Another area of focus in 2016 was sustainability. Two years ago, Southern launched its sustainability plan, Making a Difference, taking 19 public commitments of which 12 have been achieved and a further six are on plan. In 2016 the co-op’s overall absolute tonnes of CO2e (carbon dioxide equivalent) emissions fell 20% on the previous year and by 25% compared with 2012. The retailer has also reduced energy consumption by 11% to 33.5 million kWh and improved energy efficiency by 49%.
Since the introduction of the carrier bag levy in 2015, the co-op has cut carrier bag usage by 68%. Proceeds from the 5p carrier bag charge went to local communities. Through its community investment programme, Love Your Neighbourhood, Southern Co-op gave £701,514 to local charities and community groups in 2016, the equivalent of 14% of our society’s pre-tax, pre-dividend profits.

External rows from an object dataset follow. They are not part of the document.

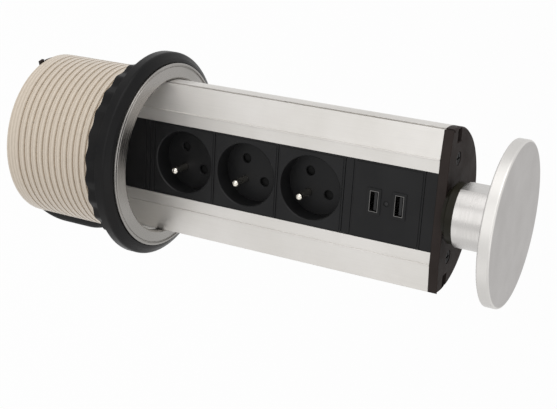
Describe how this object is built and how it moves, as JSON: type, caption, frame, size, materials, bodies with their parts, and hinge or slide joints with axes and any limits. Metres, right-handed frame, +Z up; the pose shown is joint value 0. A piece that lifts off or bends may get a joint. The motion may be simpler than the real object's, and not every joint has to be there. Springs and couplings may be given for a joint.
{
  "type": "pop-up desk socket",
  "caption": "Round pull-up power tower that slides through a threaded desk sleeve, with earthed sockets, charging ports, a disc knob and a supply cord.",
  "frame": {"origin": "centre of the flange's underside, in the worktop's upper surface, on the tower's axis", "axes": "+Z up along the tower towards the knob, -Y the way the sockets face, +X to the right seen from the sockets' side"},
  "size_m": [0.16, 0.1942, 0.419],
  "materials": {
    "black_plastic": "fine satin",
    "beige_plastic": "satin",
    "grey_plastic": "matt",
    "board_green": "matt",
    "satin_aluminium": "anodised",
    "satin_ring": "satin",
    "bright_steel": "nickel plated",
    "zinc_steel": "zinc plated",
    "black_steel": "blackened",
    "brass": "stamped",
    "black_rubber": "matt",
    "felt": "felt"
  },
  "bodies": {
    "mounting": {"collar_flange": "black_plastic", "trim_ring": "satin_ring", "threaded_sleeve": "beige_plastic", "felt_pads": "felt"},
    "tower": {"bottom_cap": "black_plastic", "bottom_cap_screws": "zinc_steel", "charger_base": "black_plastic", "charger_board": "board_green", "charger_components": "black_plastic", "charger_front": "black_plastic", "charger_light": "black_plastic", "charger_port_shells": "bright_steel", "charger_port_tongues": "black_plastic", "cord_gland": "black_plastic", "cord_inner_length": "black_rubber", "cord_tie": "black_plastic", "earth_bar": "brass", "inlet_block": "grey_plastic", "knob_boss": "black_plastic", "knob_disc": "satin_aluminium", "knob_neck": "satin_aluminium", "knob_screws": "zinc_steel", "live_bar": "brass", "lower_strip_cover": "black_plastic", "middle_strip_cover": "black_plastic", "neutral_bar": "brass", "plug_body": "black_rubber", "plug_earth_clips": "bright_steel", "plug_pins": "bright_steel", "socket_1_base": "black_plastic", "socket_1_contacts": "brass", "socket_1_earth_pin": "bright_steel", "socket_1_front": "black_plastic", "socket_2_base": "black_plastic", "socket_2_contacts": "brass", "socket_2_earth_pin": "bright_steel", "socket_2_front": "black_plastic", "socket_3_base": "black_plastic", "socket_3_contacts": "brass", "socket_3_earth_pin": "bright_steel", "socket_3_front": "black_plastic", "supply_cord": "black_rubber", "supply_cord_coil": "black_rubber", "supply_cord_tail": "black_rubber", "top_cap": "black_plastic", "top_cap_screws": "black_steel", "tower_profile": "satin_aluminium", "upper_strip_cover": "black_plastic"},
    "slip_washer": {"slip_washer": "black_plastic"},
    "locking_nut": {"locking_nut": "black_plastic"},
    "shutter_1": {"socket_1_shutter": "grey_plastic"},
    "shutter_2": {"socket_2_shutter": "grey_plastic"},
    "shutter_3": {"socket_3_shutter": "grey_plastic"}
  },
  "joints": [
    {"name": "tower_slide", "type": "slide", "parent": "mounting", "child": "tower", "axis": [0, 0, 1], "range_m": [-0.2314, 0]},
    {"name": "nut_spin", "type": "hinge", "parent": "slip_washer", "child": "locking_nut", "pos_m": [0, 0, -0.0074], "axis": [0, 0, -1], "range_deg": [0, 4350]},
    {"name": "nut_travel", "type": "slide", "parent": "mounting", "child": "slip_washer", "axis": [0, 0, -1], "range_m": [0, 0.058]},
    {"name": "shutter_1_turn", "type": "hinge", "parent": "tower", "child": "shutter_1", "pos_m": [0, 0.0081, 0.0278], "axis": [0, 1, 0], "range_deg": [0, 40], "stiffness_Nm_per_rad": 0.0004, "springref_deg": -28.65},
    {"name": "shutter_2_turn", "type": "hinge", "parent": "tower", "child": "shutter_2", "pos_m": [0, 0.0081, 0.0728], "axis": [0, 1, 0], "range_deg": [0, 40], "stiffness_Nm_per_rad": 0.0004, "springref_deg": -28.65},
    {"name": "shutter_3_turn", "type": "hinge", "parent": "tower", "child": "shutter_3", "pos_m": [0, 0.0081, 0.1178], "axis": [0, 1, 0], "range_deg": [0, 40], "stiffness_Nm_per_rad": 0.0004, "springref_deg": -28.65}
  ],
  "couplings": [
    {"joint": "nut_travel", "follows": "nut_spin", "m_per_rad": 0.00076394}
  ]
}
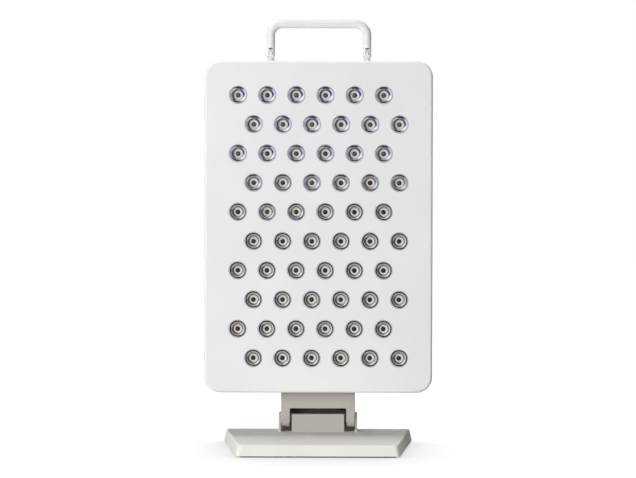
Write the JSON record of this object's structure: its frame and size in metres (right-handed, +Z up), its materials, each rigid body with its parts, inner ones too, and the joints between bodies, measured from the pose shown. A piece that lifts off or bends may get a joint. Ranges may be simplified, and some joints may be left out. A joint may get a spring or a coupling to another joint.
{
  "type": "light therapy lamp",
  "caption": "Flat rectangular light therapy panel with a grid of round lenses, on a tilting hinge stand with a folding carry handle and rear switches.",
  "frame": {"origin": "centre of the base pad's underside, on the desk", "axes": "+Z up, front of the panel faces -Y, +X to the right as seen from the front"},
  "size_m": [0.21, 0.1387, 0.3975],
  "materials": {
    "panel_paint": "satin",
    "stand_paint": "satin",
    "stand_casting": "satin",
    "handle_paint": "gloss",
    "steel": "satin",
    "dark_steel": "satin",
    "pad_rubber": "matte",
    "friction_disc": "satin",
    "clear_lens": "polished",
    "dark_cup": "gloss",
    "diode": "satin",
    "board_face": "satin",
    "sink_aluminium": "satin",
    "black_plastic": "matte",
    "fan_plastic": "satin",
    "guard_chrome": "polished",
    "contact_brass": "satin",
    "red_rocker": "gloss",
    "black_rocker": "gloss",
    "tray_aluminium": "satin",
    "board_green": "satin",
    "component_plastic": "satin",
    "wire_sleeve": "satin"
  },
  "bodies": {
    "base": {"base_cover": "stand_casting", "base_weight": "dark_steel", "base_pad": "pad_rubber", "base_screws": "steel", "block_screws": "steel", "hinge_block": "stand_paint", "hinge_pin": "steel", "friction_washers": "friction_disc"},
    "head": {"neck": "stand_paint", "neck_bolts": "dark_steel", "neck_backing_plate": "steel", "front_panel": "panel_paint", "rear_housing": "panel_paint", "case_screws": "steel", "lenses": "clear_lens", "lens_holders": "dark_cup", "led_chips": "diode", "led_board": "board_face", "heatsink": "sink_aluminium", "board_screws": "steel", "standoffs": "steel", "rear_screws": "steel", "fan_frames": "fan_plastic", "fan_guards": "guard_chrome", "fan_screws": "steel", "fan_nuts": "steel", "power_inlet": "black_plastic", "inlet_pins": "contact_brass", "switch_housings": "black_plastic", "supply_tray": "tray_aluminium", "supply_board": "board_green", "supply_parts": "component_plastic", "supply_screws": "steel", "wiring": "wire_sleeve", "handle_posts": "handle_paint", "post_nuts": "steel"},
    "handle": {"handle": "handle_paint", "handle_pins": "steel"},
    "rocker_red": {"rocker_red": "red_rocker"},
    "rocker_infrared": {"rocker_infrared": "black_rocker"},
    "fan_rotor_upper": {"fan_rotor_upper": "fan_plastic"},
    "fan_rotor_lower": {"fan_rotor_lower": "fan_plastic"}
  },
  "joints": [
    {"name": "head_tilt", "type": "hinge", "parent": "base", "child": "head", "pos_m": [0, 0.046, 0.024], "axis": [1, 0, 0], "range_deg": [-15, 30]},
    {"name": "handle_fold", "type": "hinge", "parent": "head", "child": "handle", "pos_m": [0, 0.03725, 0.3663], "axis": [1, 0, 0], "range_deg": [-90, 90]},
    {"name": "red_switch", "type": "hinge", "parent": "head", "child": "rocker_red", "pos_m": [-0.072, 0.06635, 0.084], "axis": [1, 0, 0], "range_deg": [0, 16]},
    {"name": "infrared_switch", "type": "hinge", "parent": "head", "child": "rocker_infrared", "pos_m": [-0.05, 0.06635, 0.084], "axis": [1, 0, 0], "range_deg": [0, 16]},
    {"name": "upper_fan_spin", "type": "hinge", "parent": "head", "child": "fan_rotor_upper", "pos_m": [0, 0.06, 0.297], "axis": [0, 1, 0], "continuous": true},
    {"name": "lower_fan_spin", "type": "hinge", "parent": "head", "child": "fan_rotor_lower", "pos_m": [0, 0.06, 0.207], "axis": [0, 1, 0], "continuous": true}
  ]
}
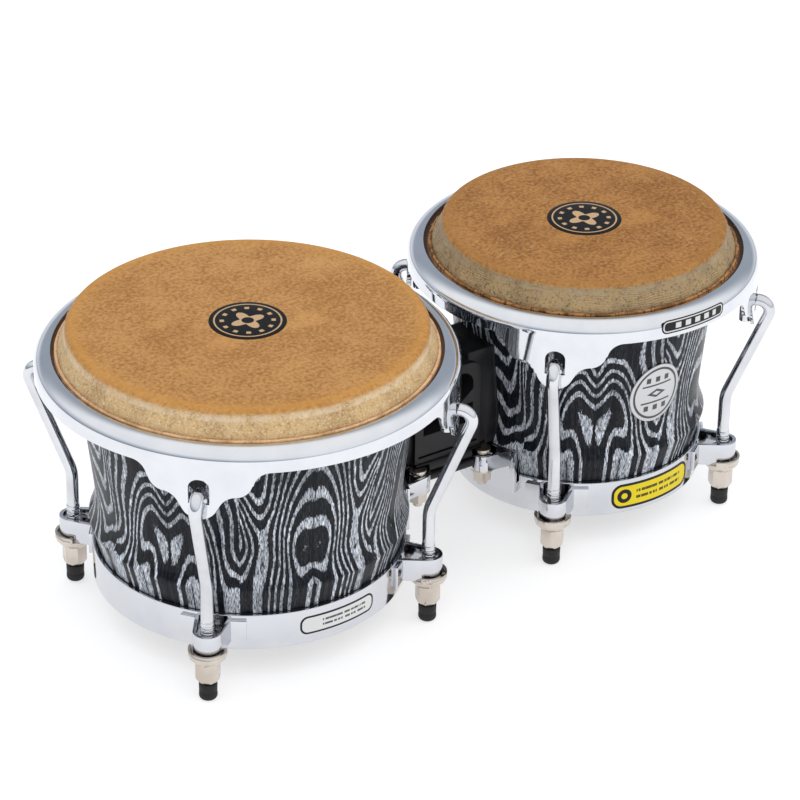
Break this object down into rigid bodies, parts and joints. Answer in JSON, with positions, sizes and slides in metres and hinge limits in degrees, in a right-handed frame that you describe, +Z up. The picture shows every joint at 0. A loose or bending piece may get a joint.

Colleagues also raised £262,857 funds for local causes through various activities. In addition, the mutual raised £506,813 over two years to 2016 for it fundraising partner, Whizz-Kidz a charity working to transform the lives of disabled children.
Writing in the report, Mr Smith said the society would continue to invest growing its retail network, despite the uncertainty caused by Brexit. He highlighted some of the challenges faced by the co-op during 2016 such as the short notice introduction of the the National Living Wage and cost increases from higher business rates, the apprenticeship levy and increased employer pension contributions.
“Our response to these new external cost pressures was to look at how we could improve the way we operate our business, whilst continuing to add new stores, enabling us to get the most from spreading the fixed costs of running our business,” he added.